> _Instruction_: Copy each line below in which the string "this" occurs.

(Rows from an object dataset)
— Start —

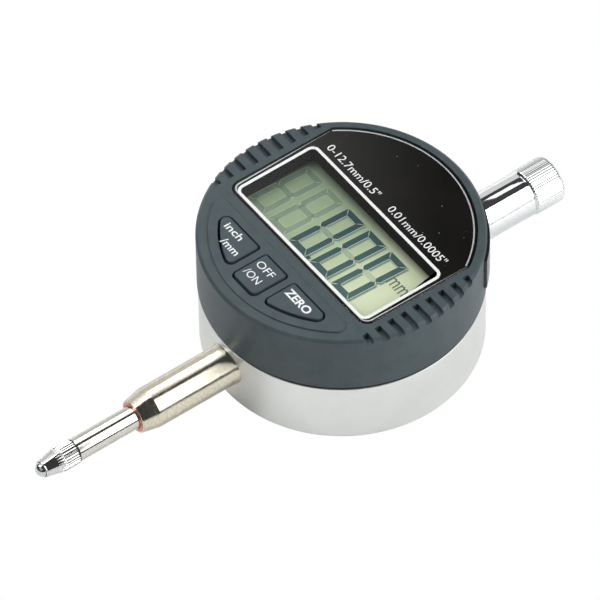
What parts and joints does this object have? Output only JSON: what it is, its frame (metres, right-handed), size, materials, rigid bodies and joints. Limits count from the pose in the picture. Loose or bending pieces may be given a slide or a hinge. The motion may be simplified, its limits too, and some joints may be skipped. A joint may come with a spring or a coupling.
{
  "type": "digital dial indicator",
  "caption": "Round digital plunger indicator with a display, keys, grip notches, a mounting stem, a sprung spindle with a ball contact and a chrome dust cap.",
  "frame": {"origin": "centre of the flat back face", "axes": "+Z out of the display, +Y along the spindle from the contact towards the dust cap, +X the way the display reads"},
  "size_m": [0.053, 0.1169, 0.0281],
  "materials": {
    "satin_housing": "satin, fine bead blast",
    "bezel_abs": "fine moulded texture, dark blue-grey ABS",
    "key_abs": "fine moulded texture with white printed legends",
    "clear_window": "clear moulded window",
    "black_print": "gloss black print with silver and white lines",
    "lcd_glass": "reflective liquid-crystal glass, grey-green",
    "black_plastic": "moulded black",
    "black_rubber": "soft black",
    "circuit_board": "green solder mask",
    "steel_screw": "plated steel",
    "nickel_stem": "nickel plate over turned brass",
    "copper_bush": "turned bronze, copper coloured",
    "brass_bush": "turned brass",
    "chrome_cap": "polished chrome plate",
    "polished_steel": "ground and polished steel",
    "bright_contact": "turned and plated steel",
    "ball_steel": "hardened polished ball",
    "door_plastic": "gloss black moulding",
    "cell_can": "nickel-plated steel can",
    "contact_spring": "sprung bronze strip"
  },
  "bodies": {
    "case": {"rear_housing": "satin_housing", "back_cover": "satin_housing", "back_cover_screws": "steel_screw", "case_screws": "steel_screw", "seal_ring": "black_rubber", "front_bezel": "bezel_abs", "window_lens": "clear_window", "window_mask": "black_print", "lcd_panel": "lcd_glass", "lcd_frame": "black_plastic", "zebra_strip": "black_rubber", "main_board": "circuit_board", "controller_chip": "black_plastic", "tact_switches": "steel_screw", "board_screws": "steel_screw", "board_connector": "black_plastic", "stator_board": "circuit_board", "stator_screws": "steel_screw", "stem": "nickel_stem", "lower_bush": "copper_bush", "upper_bush": "brass_bush", "stop_washer": "black_rubber", "guide_rail": "brass_bush", "rail_screws": "steel_screw", "return_spring": "polished_steel", "battery_contact_plus": "contact_spring", "battery_contact_minus": "contact_spring"},
    "plunger": {"spindle": "polished_steel", "contact_point": "bright_contact", "ball_tip": "ball_steel", "scale_carrier": "brass_bush", "carrier_screw": "steel_screw", "scale_strip": "circuit_board", "guide_pin": "polished_steel"},
    "units_key": {"units_button": "key_abs"},
    "power_key": {"power_button": "key_abs"},
    "zero_key": {"zero_button": "key_abs"},
    "battery_drawer": {"battery_door": "door_plastic", "battery_cell": "cell_can"},
    "cap": {"dust_cap": "chrome_cap"}
  },
  "joints": [
    {"name": "spindle_slide", "type": "slide", "parent": "case", "child": "plunger", "axis": [0, 1, 0], "range_m": [0, 0.0127], "stiffness_N_per_m": 60, "springref_m": -0.01, "deforming": ["return_spring"]},
    {"name": "units_press", "type": "slide", "parent": "case", "child": "units_key", "axis": [0, 0, -1], "range_m": [0, 0.0004], "stiffness_N_per_m": 1200, "springref_m": -0.0003},
    {"name": "power_press", "type": "slide", "parent": "case", "child": "power_key", "axis": [0, 0, -1], "range_m": [0, 0.0004], "stiffness_N_per_m": 1200, "springref_m": -0.0003},
    {"name": "zero_press", "type": "slide", "parent": "case", "child": "zero_key", "axis": [0, 0, -1], "range_m": [0, 0.0004], "stiffness_N_per_m": 1200, "springref_m": -0.0003},
    {"name": "battery_drawer_slide", "type": "slide", "parent": "case", "child": "battery_drawer", "axis": [0.5446, 0.8387, 0], "range_m": [0, 0.0135]},
    {"name": "dust_cap_pull", "type": "slide", "parent": "case", "child": "cap", "axis": [0, 1, 0], "range_m": [0, 0.024]}
  ]
}
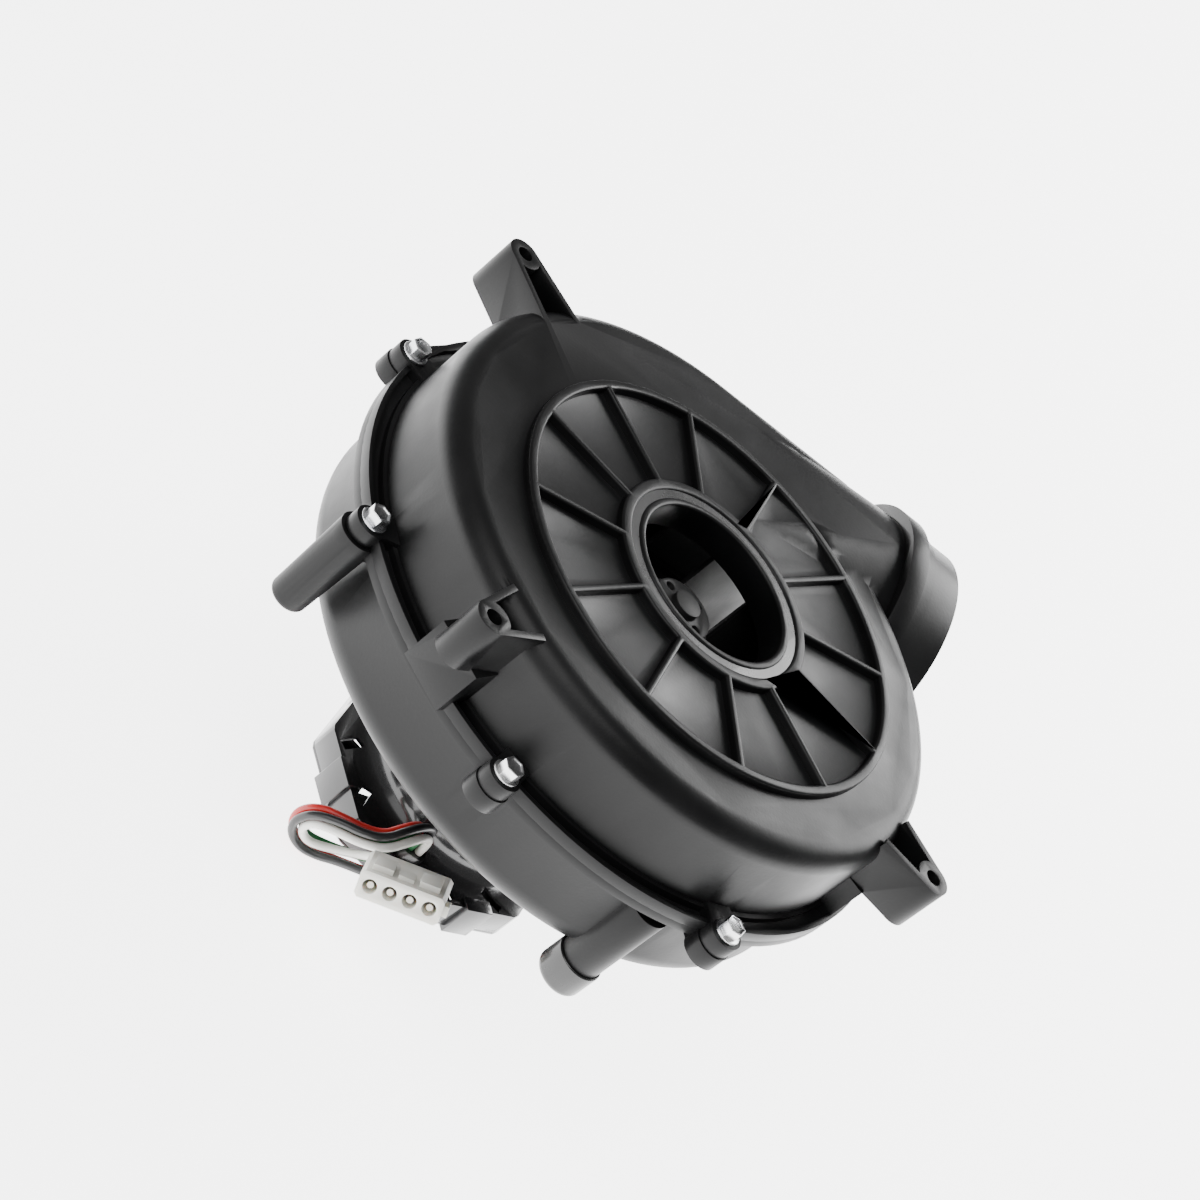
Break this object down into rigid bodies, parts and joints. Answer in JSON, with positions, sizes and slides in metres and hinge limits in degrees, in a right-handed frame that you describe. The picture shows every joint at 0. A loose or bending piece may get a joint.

— End —

> _Task answer_:
What parts and joints does this object have? Output only JSON: what it is, its frame (metres, right-handed), size, materials, rigid bodies and joints. Limits count from the pose in the picture. Loose or bending pieces may be given a slide or a hinge. The motion may be simplified, its limits too, and some joints may be skipped. A joint may come with a spring or a coupling.
Break this object down into rigid bodies, parts and joints. Answer in JSON, with positions, sizes and slides in metres and hinge limits in degrees, in a right-handed frame that you describe. The picture shows every joint at 0. A loose or bending piece may get a joint.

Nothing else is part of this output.